HARIS- I am still learning. My interest in poetry has now led me also to poetry translation and research in different areas of creative writing and translation. Of course, my experiences in writing, editing and publication are what I’ve learned a lot from.
One example: One of my manuscripts of English poetry was going through editing process for publication last year. The editor and publisher was so excited to publish the book. We worked on the manuscript for about three months. But then, at the eleventh hour, after more than 3 scores of correspondences, we could not agree on certain linguistic and ideological issues. Then I kept the manuscript aside for some months before I made some significant changes in it. Now I’m looking for publication venues, also for my other books.
What I have learned is good writing requires not only a lot of passion, diligence and rigor but also a lot of patience, humility and honesty. Rejection or disagreement, like success, is part of what you do as a writer. It’s not the end of the world. Eventually what counts is learning and improvement.
In this regard, I remember a wonderful occasion from last year, when a senior friend of mine took me to Dufftown in Scotland, where we made a tour of the famously traditional Glenfiddich Distillery and learned about the whole process of whiskey-making. I was so impressed to see how the finest and most expensive whiskey comes to us after nearly half a century. Even the eighteen-year-old whiskey that I got to taste there still lingers on my tongue, with its perfectly fine flavor and tantalizing scent. I just happen to think of this whenever the issue of good writing pops up!
It’s amazing how the oak casks take the raw liquors in for years and decades and enhance their colors, soften and round out their flavors, imparting their entire aroma to their being and becoming! And it’s amazing how long people (can) wait! I’m convinced that it takes a lot of hard work and patience to be or have such ‘finest whiskey’ in writing.
At any rate, what I’m doing is trying my best. At the same time, I’ve been learning a lot from some of the finest poetry I’ve come across. I’ve also been asking myself questions such as ‘what new did I do?’ or ‘is it worth my time?’
I have some plans to come up with signature experiments in poetry, apart from the works of research I’m involved in.
Siam - How do you balance your writing life and teaching life?

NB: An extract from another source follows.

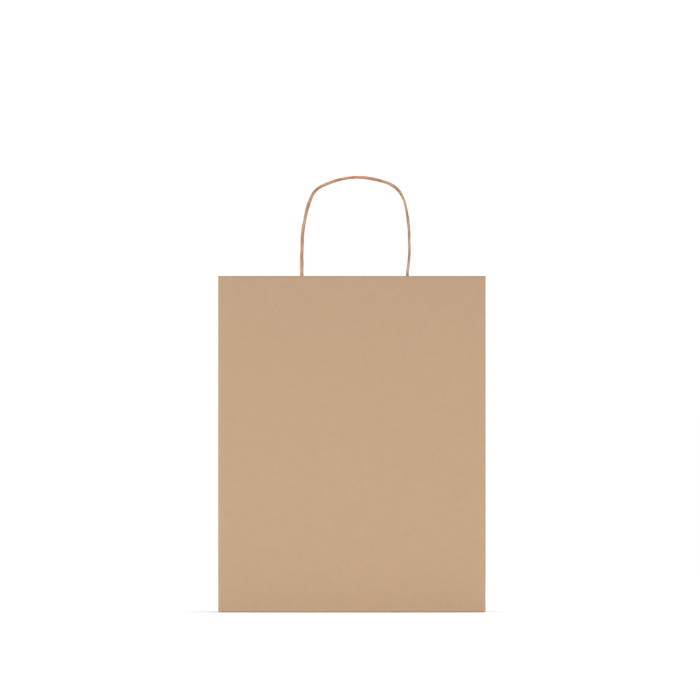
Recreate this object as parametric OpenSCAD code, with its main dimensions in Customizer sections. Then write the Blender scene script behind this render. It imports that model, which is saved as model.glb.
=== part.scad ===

HARIS- These days in the university, I get busier in different sorts of activities, ranging from teaching to editing to reviewing papers to doing research. And I often bring home some of these duties. So, I’ve not been able to devote as much time as I should. But I do make good use of holidays and vacations. I’m also a kind of nocturnal being!
Siam- You’ve translated several Nepali & Western poets. Do you think that translating has affected your own poetry? How?
HARIS - Yes, it has. The books and papers on translation and poetry that I read during and after my translation and research projects helped me broaden my perspectives of writing and translation and refine their craft of mine. I came through gradual changes of perceptions, to take the original texts as ‘organic whole’ and the translated ones generally as ‘sum of the whole,’ to borrow from Gestalt theory.
The translation efforts I made have enriched my repertoire of mythological, historical and cultural as well as literary knowledge. And I’ve found some interesting areas for further research. I also came across, among other things, different matters of semiotic layers and styles, textual contexts and connections, cultural nuances and dilemmas, and tone and texture, from which I do hope to, somehow, enrich my poetry. I think some of this learning gets reflected in some poems of mine, basically in matters of register, experiment, variety, and craft.
All these experiences have led me to how I can make my poetry organically rich from every angle.
Siam- How do you respond to writer’s block or not knowing what to write?
HARIS- At times, I get restless. But I try to find inspiration from movies and documentaries I watch, from places I visit, from books I read, from people I interact with. I think it’s important to fill you first with something interesting, something funny, something disturbing, or something serious—so that you get to churn it in your heart and mind before you take it out!
Siam- What’s the best experience you’ve gained through your writing?
HARIS- The most important thing is writing has time and again helped me regain my sanity and peace of mind. It has helped me open up and express what I probably would not have expressed, what I probably would not have been able to express in other forms.
There are many miscellaneous experiences. But for now my focus is more on learning—learning from the processes involved. As an aspiring person in this field, this is what counts as most important for me.
My last year’s project was unsuccessful. But my experience of working with the native editor has been helpful for me. At any rate, I saw certain places where I needed to bring finesse in. The craft and skills I learned from the editing process are enriching. I basically learned to refine my language, especially as regards the personas’ age factors and milieus, avoid tautology and repetition, and make the writing concisely structured with fine tone and texture. I also learned how the native speakers express in poetry a certain idea not as an idea alone, as in a usual sentence construction, but as something deeply felt. For instance, I remember how I once translated a passage as they taste sweet, which the editor changed to this sweet taste, thus changing the meaning just enough to better reflect the native language and culture’s understanding of a deeply-felt concept. Apart from this, I learned to take as well as give constructive inputs on manuscripts. In short, I learned to revise, reformat and refine during those three months’ intensive editing process.
Now, after a whole year, the manuscript has undergone significant changes, and is a (more) beautiful butterfly, I suppose!
Siam- Where do you see yourself going next?
HARIS- I’m simultaneously working on three manuscripts, tweaking here and there in them. Hopefully, I will find some good publishers for them this year.
I will also be (re-)working on my papers—on poetics and translation, street theatre in Nepal, myth dominance in life and world, teaching and learning, systemic regeneration and its persistence in Nepali academia, etcetera.
I also have plans to bring out books of experimental poetry and poetics.